Are you gearing them up to be musicians themselves?
I tell them to be whatever they want to be. My kids want to be some of everything. My boys play football; my daughter wants to be an accountant. Actually, she’s going to the University of Auburn majoring in business and minoring in accounting. And the boys play football; they want to be veterinarians, they want to be dancers. All my kids play instruments. So I just encourage them to be all they want to be, whatever their hearts desire and just support them for that.
You’ve said that this album was fun. In fact, you’ve used that word often when describing this album’s creation. How did it differ from your debut?
I guess the debut was kind of grueling with the creative differences with the label and things. After I came out and the last album was critically acclaimed, they were kind of like, “Okay, this guy knows what he’s doing again after he went Diamond, so now we’ll trust his judgment.” Def Jam has been great facilitating me getting my music to the public and I really appreciate that.

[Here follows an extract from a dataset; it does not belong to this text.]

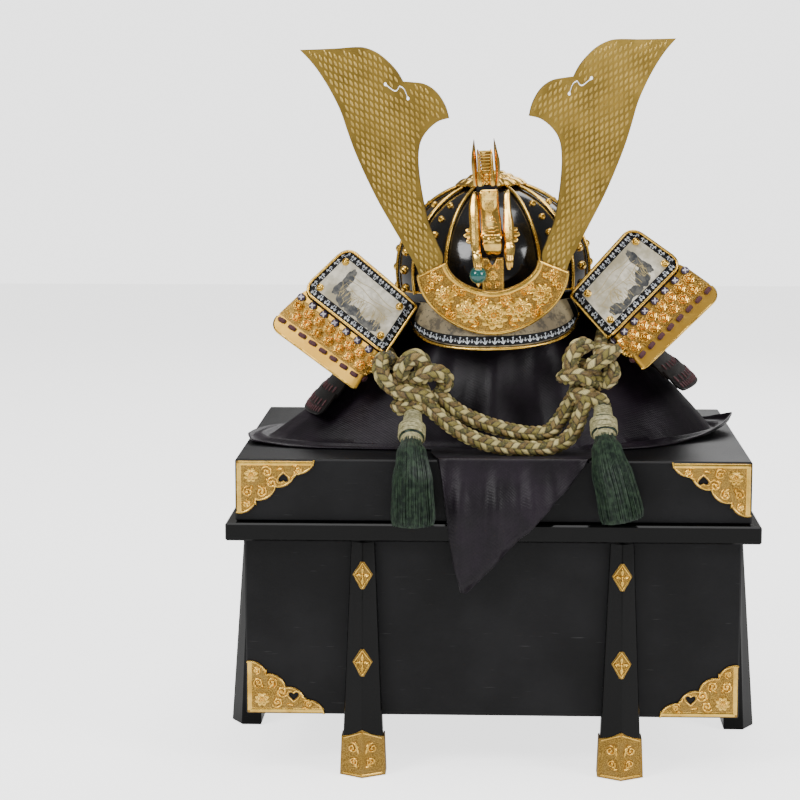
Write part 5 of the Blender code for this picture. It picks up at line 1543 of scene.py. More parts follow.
def visor_point(angle, share, off=0.0):
    """A point of the visor's upper face: share 0 at the bowl, 1 at its front edge."""
    turn = abs(angle) / visor_half_angle
    reach = visor_reach + (visor_end_reach - visor_reach) * turn**2
    low = visor_end_drop / visor_drop
    drop = visor_drop * sqrt(max(0.0, 1 - (1 - low**2) * turn**2.6))
    start = band_point(angle, touch_gap + visor_thickness * 0.5)
    swell = 0.10 * reach * sin(pi * share)
    point = start + band_normal(angle) * (reach * share + swell)
    point.z = visor_top - (drop + visor_top) * share
    slope = Vector((0, 0, 1)) * reach + band_normal(angle) * (drop + visor_top)
    return point + slope.normalized() * off


def visor_place(across, down, out):
    """A point over the visor: metres across from its middle and metres down its slope."""
    angle = across / bowl_half_length / visor_stretch
    return in_helmet(visor_point(angle, down / visor_length, visor_thickness / 2 + out))


def printed_strip(bm, place, rows, lift, sink=-0.0003):
    """Adds a thin printed patch over a grid of (across, down) spots."""
    thick_wall(bm, *[[[place(a, b, off) for a, b in row] for row in rows] for off in (lift, sink)])


def visor_skin(angle, share, out):
    """A point over the visor's upper face."""
    return in_helmet(visor_point(angle, share, visor_thickness / 2 + out))


visor_angles = [visor_half_angle * (2 * c / visor_columns - 1) for c in range(visor_columns + 1)]
visor_leather, shader, tree = plain_material("printed leather", (0.42, 0.34, 0.22), 0.6)
object_spot, _ = place_of(tree)
blotch = spots(tree, object_spot, 75.0, 6.0, 0.7).fade(0.50, 0.60)
specks = spots(tree, object_spot, 430.0, 2.0).fade(0.60, 0.66)
cloud = spots(tree, object_spot, 30.0, 3.0).fade(0.3, 0.7)
colour = mix(tree, cloud, (0.34, 0.275, 0.155), (0.20, 0.155, 0.085))
colour = mix(tree, blotch * 0.8, colour, (0.055, 0.045, 0.03))
feed(tree, shader, "Base Color", mix(tree, specks * 0.8, colour, (0.05, 0.045, 0.035)))
feed(tree, shader, "Roughness", cloud * 0.15 + 0.50)
bump(tree, shader, spots(tree, object_spot, 1100.0, 2.0), 0.25, 0.0004)
border_black = worn_finish(
    "printed border",
    (0.012, 0.012, 0.014),
    (60.0, 1100.0),
    ((0.004, 0.004, 0.005), (0.010, 0.010, 0.011)),
    (0.2, 0.0, 0.0, 0.46),
    (0.0, 1.0, 0.25, 0.0004),
    roughness=0.55,
    specular=0.15,
)
sprig_white = worn_finish(
    "printed sprigs",
    (0.70, 0.69, 0.63),
    (120.0, 1100.0),
    ((0.66, 0.69, 0.72), (0.42, 0.46, 0.52)),
    (0.0, 0.0, 0.0, 0.6),
    roughness=0.6,
)


def iris_sprig(bm, place, root, heading, length, height=0.00012):
    """Adds a printed sprig: a stem with three long leaves and a small flower."""
    for spread, share in ((-0.55, 0.72), (0.0, 1.0), (0.50, 0.78)):
        turn = heading + spread
        half = 0.5 * share * length
        middle = (root[0] + half * cos(turn), root[1] + half * sin(turn))
        rows = ((1.0, -0.0002), (0.96, height))
        raised(bm, place, middle, (half, 0.085 * length), rows, columns=8, turn=turn, power=1.4)
    tip = (root[0] + 1.02 * length * cos(heading), root[1] + 1.02 * length * sin(heading))
    rows = ((1.0, -0.0002), (0.9, height))
    raised(bm, place, tip, (0.17 * length, 0.17 * length), rows, columns=10, lobes=3, lobe_depth=0.4)


bm = bmesh.new()
thick_wall(
    bm,
    *two_faces(
        (visor_thickness / 2, -visor_thickness / 2),
        visor_rows + 1,
        visor_columns + 1,
        lambda off, row, column: in_helmet(visor_point(visor_angles[column], row / visor_rows, off)),
    ),
)
sprigs = bmesh.new()
border = bmesh.new()
front_band = []
for share in (0.76, 0.83, 0.91, border_reach):
    front_band.append([(border_reach * angle, share) for angle in visor_angles])
printed_strip(border, visor_skin, front_band, 0.0002)
for side in (-1, 1):
    angles = [side * visor_half_angle * (border_reach - 0.075 * s / 4) for s in range(5)]
    end_band = [[(angle, 0.02 + 0.76 * step / 24) for angle in angles] for step in range(25)]
    printed_strip(border, visor_skin, end_band, 0.00018)
for number in range(-11, 12):
    across = 0.0074 * number
    iris_sprig(sprigs, visor_place, (across, 0.0388), -pi / 2 + 0.12 * (-1) ** number, 0.0058, 0.0004)
    iris_sprig(sprigs, visor_place, (across + 0.0037, 0.0374), -pi / 2, 0.0030, 0.0004)
meshes = [
    close_mesh("visor", bm, visor_leather),
    close_mesh("visor border", border, border_black),
    close_mesh("visor sprigs", sprigs, sprig_white),
]
put_together("visor_leather", meshes, "printed leather", "visor", smooth=50)

line = []
for angle in visor_angles:
    edge = visor_point(angle, 1.0)
    along = (visor_point(angle + 0.01, 1.0) - visor_point(angle - 0.01, 1.0)).normalized()
    run = edge - visor_point(angle, 0.9)
    run = (run - along * run.dot(along)).normalized()
    line.append(in_helmet(edge + run * (visor_rim_radius + 2 * touch_gap)))
put_together("visor_rim_tube", [wire_mesh([line], visor_rim_radius, 14, bright_gilt)], "gilt", "visor_rim")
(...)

Do you think some of that difficulty with the label came because they weren’t sure how you’d do as a solo artist?
Probably, probably so. They probably didn’t know this shit was still high powered cobra venom potent. They didn’t know I had the snake venom over here.
That supply hasn’t waned.
Right, right. I got a whole vault full of music. Now it’s going really, really good. I’m already nine songs into my next record and I’m just staying recording.
How often do you write if you’ve already got nine songs going into the next one?
All the time. Even when I’m touring and things like that. When I’m at home I spend a lot of time at the studio, where I’m at now actually. Phantogram is in here recording their album at Stankonia. They came to get some of this stankness. It don’t stop. I just mastered my album two weeks ago and Phantogram said [they] were coming for another week and I was like, “Shit, I gotta be there.” So I’ve been in here with them for the past couple of days and their new shit sounds fucking incredible.
You co-produced at least half the beats on Sir Luscious. Did you retain a similar role this time out?
Yeah, I co-produce every song on the album. There’s no song that’s on there that I didn’t touch and just had a really good ass time doing it. Being a writer and a producer is a heavy load, but it’s definitely a lot of fun.
I read that you were worried that when you had to travel to New York to do press for the album that you weren’t going to be around to master. Is that a concern for you? Do you like being in the studio over the entire process or can you relax a little bit?
Yep, yep, yep. Down to the very last drop. It’s like a baby – you want to see it all the way through but I had to go start press so my partner Chris Carmouche took care of it all. It really turned out the way I wanted to so it’s good.